With that in mind, let's consider what groups could conceivably be clouding the issue with faulty, biased research. Let's look at the side opposing minimum wage first. This is a pretty obvious one. Every employer is against it because it can even lead to growth in wages well above the minimum, and they want to protect their profits. Every business is in favor of denying an increase. It's in the best interest of every rich family, every corporate think tank, basically everyone with an excessive amount of wealth. Hell, to an extent, even government funded research is suspect simply because the government consistently acts in the best interest of business when forced to choose between them and the people.

Now, contrast that with groups in favor of increasing minimum wage. I don't see near the capacity to influence research here. The primary group in favor of this is the working class, and even then, primarily the poorest among them. They're unlikely to form any sort of lobbying group or think tank or research institute because they simply can't afford it. Unions may have some incentive, but they've been utterly thrashed in recent decades, so they're not really potent enough by my estimate. I can't think of anything else, really, but I'd legitimately love to hear other options if you can suggest some.
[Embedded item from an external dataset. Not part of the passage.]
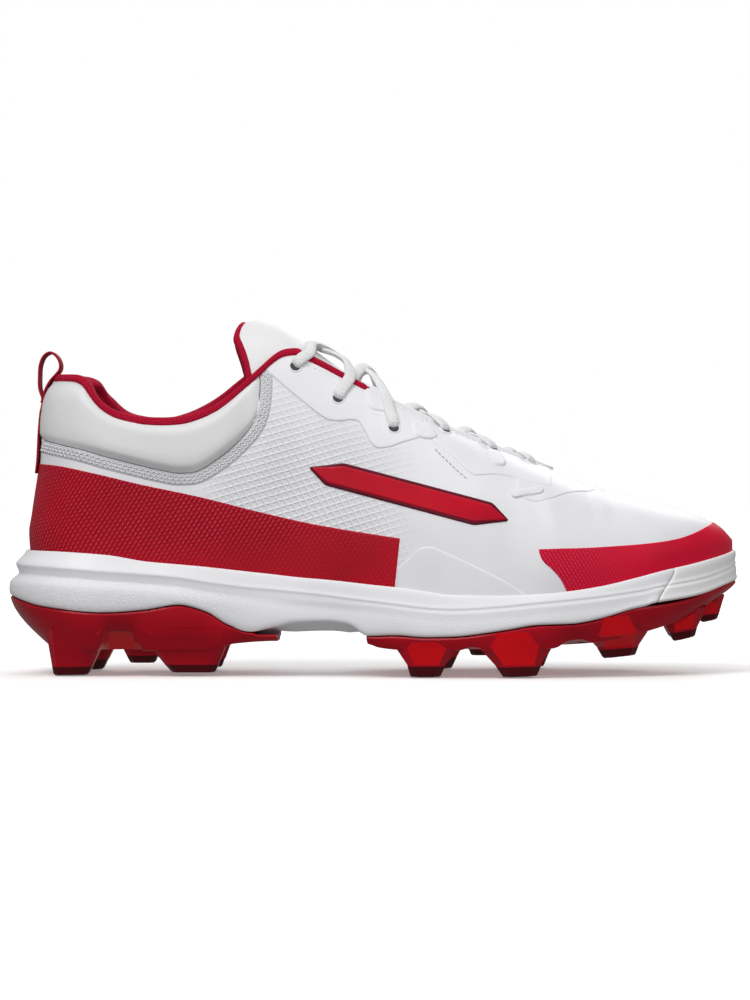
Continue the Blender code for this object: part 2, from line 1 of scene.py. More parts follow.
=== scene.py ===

From this perspective, it seems far, far, FAR more likely that dishonest, biased, or otherwise faulty research would favor denying an increase. Almost all moneyed interests favor keeping wages low. Given that, I think it's MUCH more likely that the truth leans in favor of a reasonable minimum wage. I understand that there may still be imperfections and problems to address, but on the whole, I think balance lies in favor of maintaining and increasing minimum wage.